Grambling State University's new finance vice president, Billy Owens, says he accepted the long-vacant job for two reasons:
?"Dr. [GSU interim president Neari] Warner called so many times a day, and she came to the airport to pick me up herself."
?"It's cold up there [Chicago, where he worked for the Rev. Jesse Jackson's Rainbow Coalition/Operation PUSH], and it's hot down here."
Warner introduced Owens at a press conference Monday, his first day on the job. Recruiting a chief financial officer has taken 18 months, she said. Along the way, the university has sought help from a number of consultants and brought several candidates to campus.
Owens was one of two finalists under consideration last year, but a search committee led by Faculty Senate president Ellen Smiley declined to recommend him because his $150,000 salary requirement was too high and he refused to submit to a background check. Since then, Warner said, "we negotiated."
Negotiations did not cut back Owens' salary demand, however.

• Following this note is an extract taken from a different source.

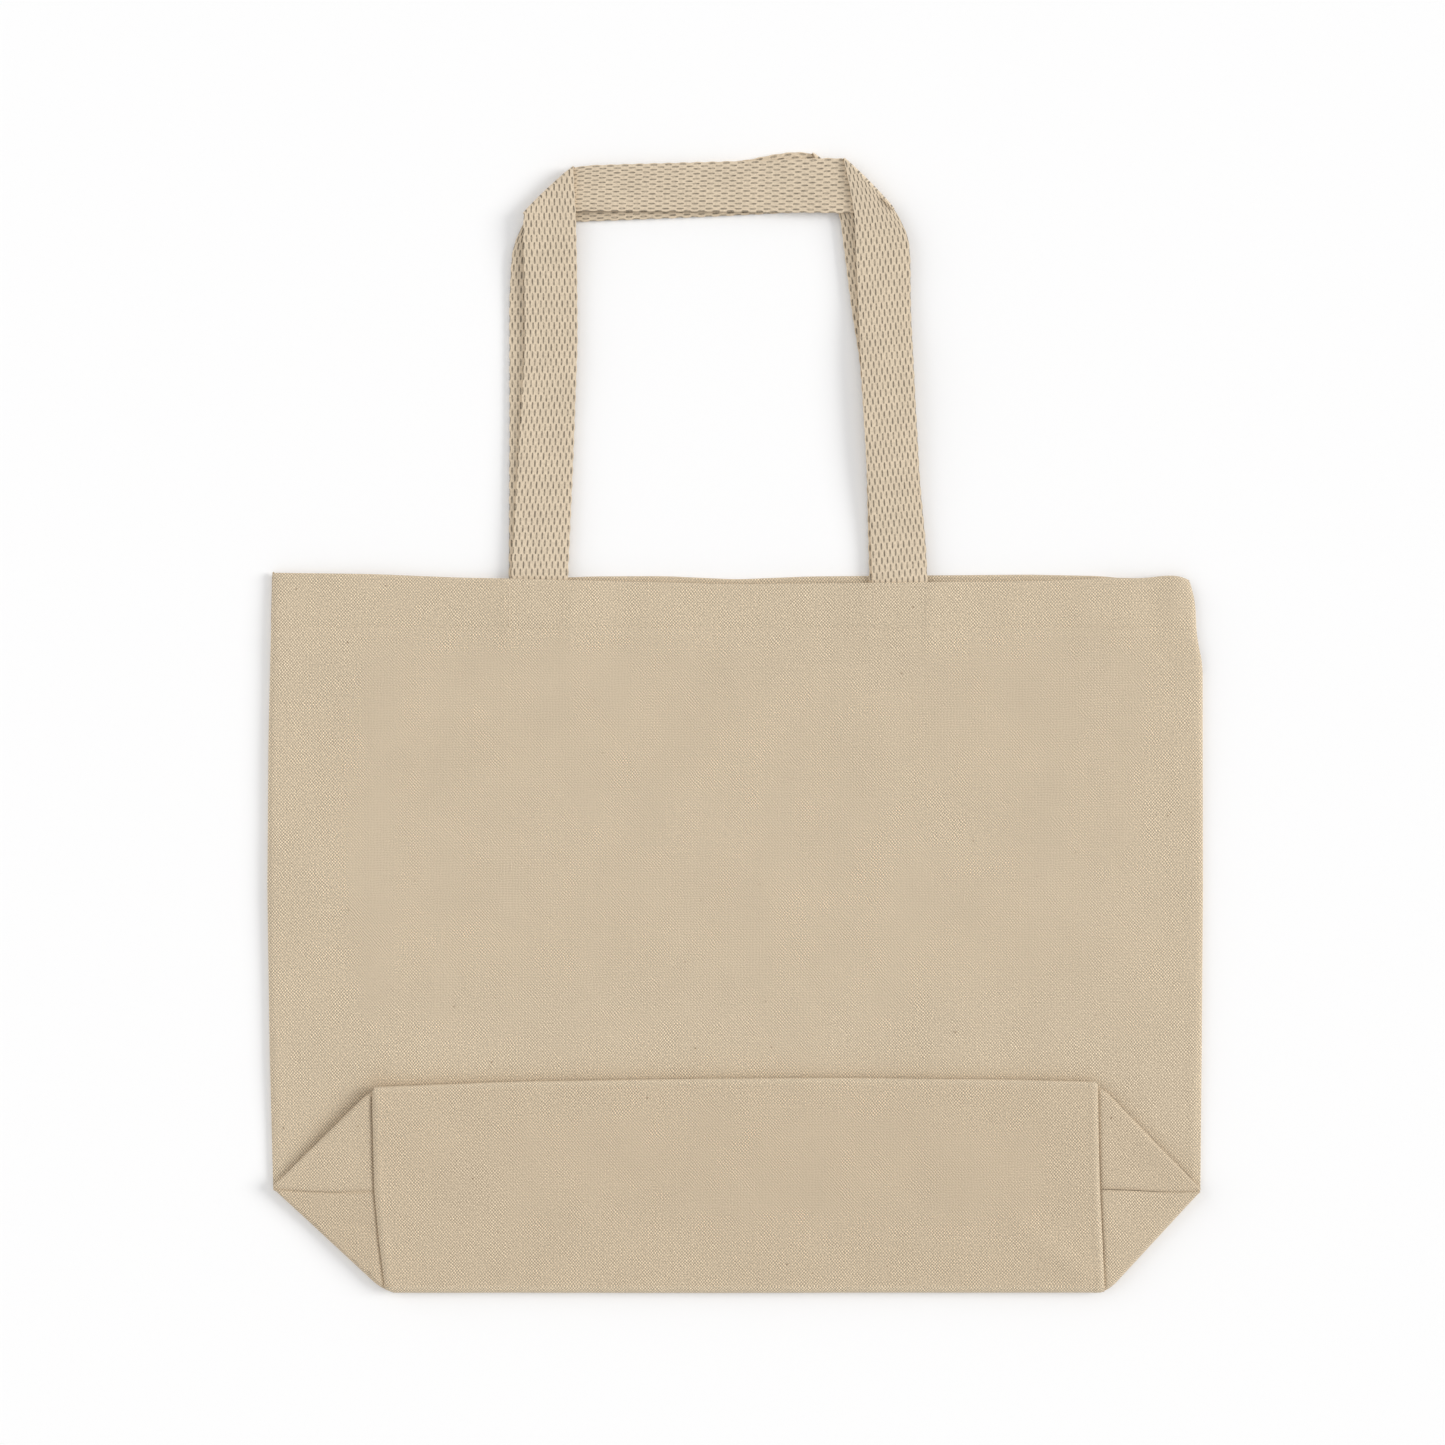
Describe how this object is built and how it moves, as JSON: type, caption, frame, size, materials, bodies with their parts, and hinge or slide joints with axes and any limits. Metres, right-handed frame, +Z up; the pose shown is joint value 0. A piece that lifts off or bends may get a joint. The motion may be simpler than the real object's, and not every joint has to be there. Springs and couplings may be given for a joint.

At $150,000 he is the highest paid of any campus administrator in the eight-member University of Louisiana System.
"I believe we have the best chief financial officer in this state," Warner said. "He has reminded us [a return to financial accountability standards] won't happen overnight."
The new vice president is familiar with the SCT Banner 2000 accounting software that GSU bought three years ago and that has continued to baffle business office staffers. "We evaluated it at Tuskegee," he said, "and we used it at Medical College of Wisconsin."
Owens had yet to examine GSU's hardware and software systems or assess the data processing and accounting staffs. That will be his first order of business, he said. The second: to meet with Legislative Auditor Dan Kyle.
The university failed state legislative audit standards for 1998, 1999 and 2000. "These issues will not go away overnight, but we will resolve those issues. When you've got to wait on outsiders to tell you something is happening, something is wrong," Owens said.
Those outsiders include the Southern Association of Colleges and Schools, which requires audited financial statements as a condition of membership and has directed GSU to submit audited statements for 2000 and 2001 to reaffirm its accreditation. It is too late to reopen year 2000 statements, Owens said. "I can't do anything about the past, but our goal is to get an unqualified opinion this year and certainly by next year."
His promise to "be an agent of change" drew applause from an audience of more than 125 faculty and staff members, retirees, UL supervisors Tex Kilpatrick and David Wright, state Sen. Bill Jones, state Rep. Rick Gallot, Mayors John Williams of Grambling and David Aubrey of Homer, and GSU National Alumni Association head James Bradford. "It will take change so we can be where we need to be," GSU's newest administrator declared.
Employees unwilling to change may have to leave, Owens suggested. "A few will suffer because they refuse to be part of the change."
As finance vice president, he plans to find ways to save money and make the campus attractive so students will want to come to GSU. And he expects faculty and staff to pay heed to students: "Instead of beating on the head and chasing them away, we need to look at them as $10,000 [a year]. We need to hug those $10,000s."
GSU's budget is not due until August, so Owens had not seen it. "In most things we do, we've got to have money. And we have to take the dollars we have to create new money."
Owens is the second Southern University accounting graduate in a row to be named GSU's full-fledged chief financial officer. Melvin Davis was hired by GSU President Raymond Hicks, but resigned shortly after Steve Favors became president. Under Davis GSU earned its only perfect audit report, for fiscal year 1997, and for the first time was put on a two-year audit cycle. Owens hopes to bring the university's accounting standards back to that level.